● **WRITTEN REQUEST**: Using the data below, repeat all of it precisely.

● **AVAILABLE DATA**:
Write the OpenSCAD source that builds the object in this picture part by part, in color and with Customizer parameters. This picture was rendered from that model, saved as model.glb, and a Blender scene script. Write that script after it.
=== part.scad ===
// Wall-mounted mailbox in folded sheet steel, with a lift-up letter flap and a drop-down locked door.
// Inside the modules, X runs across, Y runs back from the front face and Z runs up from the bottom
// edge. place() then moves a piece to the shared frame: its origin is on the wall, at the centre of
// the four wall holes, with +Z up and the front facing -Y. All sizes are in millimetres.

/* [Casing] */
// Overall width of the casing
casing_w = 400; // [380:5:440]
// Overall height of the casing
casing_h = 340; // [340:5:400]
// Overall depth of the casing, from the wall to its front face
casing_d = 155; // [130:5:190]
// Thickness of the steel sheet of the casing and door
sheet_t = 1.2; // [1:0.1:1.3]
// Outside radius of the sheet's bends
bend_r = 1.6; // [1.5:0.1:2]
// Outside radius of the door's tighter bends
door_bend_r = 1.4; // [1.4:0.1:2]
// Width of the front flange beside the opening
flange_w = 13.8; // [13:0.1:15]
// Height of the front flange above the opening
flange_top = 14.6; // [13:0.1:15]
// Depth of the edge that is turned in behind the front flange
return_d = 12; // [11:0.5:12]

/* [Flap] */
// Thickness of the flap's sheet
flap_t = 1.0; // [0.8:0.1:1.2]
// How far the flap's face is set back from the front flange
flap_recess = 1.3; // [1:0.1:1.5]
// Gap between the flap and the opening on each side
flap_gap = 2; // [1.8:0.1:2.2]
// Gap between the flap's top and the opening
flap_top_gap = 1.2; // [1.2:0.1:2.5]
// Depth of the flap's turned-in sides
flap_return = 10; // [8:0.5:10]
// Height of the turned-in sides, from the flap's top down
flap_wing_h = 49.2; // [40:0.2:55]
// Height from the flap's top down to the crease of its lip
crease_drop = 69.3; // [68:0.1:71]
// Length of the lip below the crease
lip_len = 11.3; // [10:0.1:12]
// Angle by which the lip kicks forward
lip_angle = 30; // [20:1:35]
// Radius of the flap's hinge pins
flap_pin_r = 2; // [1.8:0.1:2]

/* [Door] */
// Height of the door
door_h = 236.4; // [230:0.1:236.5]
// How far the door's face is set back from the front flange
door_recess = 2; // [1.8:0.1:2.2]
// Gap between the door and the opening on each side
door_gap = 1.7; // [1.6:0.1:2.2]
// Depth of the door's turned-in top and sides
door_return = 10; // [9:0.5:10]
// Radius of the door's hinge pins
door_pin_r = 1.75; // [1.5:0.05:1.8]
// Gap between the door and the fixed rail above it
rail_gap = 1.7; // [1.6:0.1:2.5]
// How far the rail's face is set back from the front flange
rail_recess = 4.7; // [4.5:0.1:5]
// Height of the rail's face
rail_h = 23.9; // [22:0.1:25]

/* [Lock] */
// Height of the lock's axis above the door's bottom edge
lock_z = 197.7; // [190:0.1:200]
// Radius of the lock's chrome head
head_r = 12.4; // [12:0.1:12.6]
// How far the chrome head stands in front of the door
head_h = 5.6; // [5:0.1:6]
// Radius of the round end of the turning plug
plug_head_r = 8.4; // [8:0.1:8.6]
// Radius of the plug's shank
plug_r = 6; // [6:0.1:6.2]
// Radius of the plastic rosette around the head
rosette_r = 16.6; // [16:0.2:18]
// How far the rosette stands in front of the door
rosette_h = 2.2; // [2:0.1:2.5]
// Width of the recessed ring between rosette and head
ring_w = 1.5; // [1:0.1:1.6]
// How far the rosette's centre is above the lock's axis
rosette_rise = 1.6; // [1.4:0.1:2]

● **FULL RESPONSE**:
Write the OpenSCAD source that builds the object in this picture part by part, in color and with Customizer parameters. This picture was rendered from that model, saved as model.glb, and a Blender scene script. Write that script after it.
=== part.scad ===
// Wall-mounted mailbox in folded sheet steel, with a lift-up letter flap and a drop-down locked door.
// Inside the modules, X runs across, Y runs back from the front face and Z runs up from the bottom
// edge. place() then moves a piece to the shared frame: its origin is on the wall, at the centre of
// the four wall holes, with +Z up and the front facing -Y. All sizes are in millimetres.

/* [Casing] */
// Overall width of the casing
casing_w = 400; // [380:5:440]
// Overall height of the casing
casing_h = 340; // [340:5:400]
// Overall depth of the casing, from the wall to its front face
casing_d = 155; // [130:5:190]
// Thickness of the steel sheet of the casing and door
sheet_t = 1.2; // [1:0.1:1.3]
// Outside radius of the sheet's bends
bend_r = 1.6; // [1.5:0.1:2]
// Outside radius of the door's tighter bends
door_bend_r = 1.4; // [1.4:0.1:2]
// Width of the front flange beside the opening
flange_w = 13.8; // [13:0.1:15]
// Height of the front flange above the opening
flange_top = 14.6; // [13:0.1:15]
// Depth of the edge that is turned in behind the front flange
return_d = 12; // [11:0.5:12]

/* [Flap] */
// Thickness of the flap's sheet
flap_t = 1.0; // [0.8:0.1:1.2]
// How far the flap's face is set back from the front flange
flap_recess = 1.3; // [1:0.1:1.5]
// Gap between the flap and the opening on each side
flap_gap = 2; // [1.8:0.1:2.2]
// Gap between the flap's top and the opening
flap_top_gap = 1.2; // [1.2:0.1:2.5]
// Depth of the flap's turned-in sides
flap_return = 10; // [8:0.5:10]
// Height of the turned-in sides, from the flap's top down
flap_wing_h = 49.2; // [40:0.2:55]
// Height from the flap's top down to the crease of its lip
crease_drop = 69.3; // [68:0.1:71]
// Length of the lip below the crease
lip_len = 11.3; // [10:0.1:12]
// Angle by which the lip kicks forward
lip_angle = 30; // [20:1:35]
// Radius of the flap's hinge pins
flap_pin_r = 2; // [1.8:0.1:2]

/* [Door] */
// Height of the door
door_h = 236.4; // [230:0.1:236.5]
// How far the door's face is set back from the front flange
door_recess = 2; // [1.8:0.1:2.2]
// Gap between the door and the opening on each side
door_gap = 1.7; // [1.6:0.1:2.2]
// Depth of the door's turned-in top and sides
door_return = 10; // [9:0.5:10]
// Radius of the door's hinge pins
door_pin_r = 1.75; // [1.5:0.05:1.8]
// Gap between the door and the fixed rail above it
rail_gap = 1.7; // [1.6:0.1:2.5]
// How far the rail's face is set back from the front flange
rail_recess = 4.7; // [4.5:0.1:5]
// Height of the rail's face
rail_h = 23.9; // [22:0.1:25]

/* [Lock] */
// Height of the lock's axis above the door's bottom edge
lock_z = 197.7; // [190:0.1:200]
// Radius of the lock's chrome head
head_r = 12.4; // [12:0.1:12.6]
// How far the chrome head stands in front of the door
head_h = 5.6; // [5:0.1:6]
// Radius of the round end of the turning plug
plug_head_r = 8.4; // [8:0.1:8.6]
// Radius of the plug's shank
plug_r = 6; // [6:0.1:6.2]
// Radius of the plastic rosette around the head
rosette_r = 16.6; // [16:0.2:18]
// How far the rosette stands in front of the door
rosette_h = 2.2; // [2:0.1:2.5]
// Width of the recessed ring between rosette and head
ring_w = 1.5; // [1:0.1:1.6]
// How far the rosette's centre is above the lock's axis
rosette_rise = 1.6; // [1.4:0.1:2]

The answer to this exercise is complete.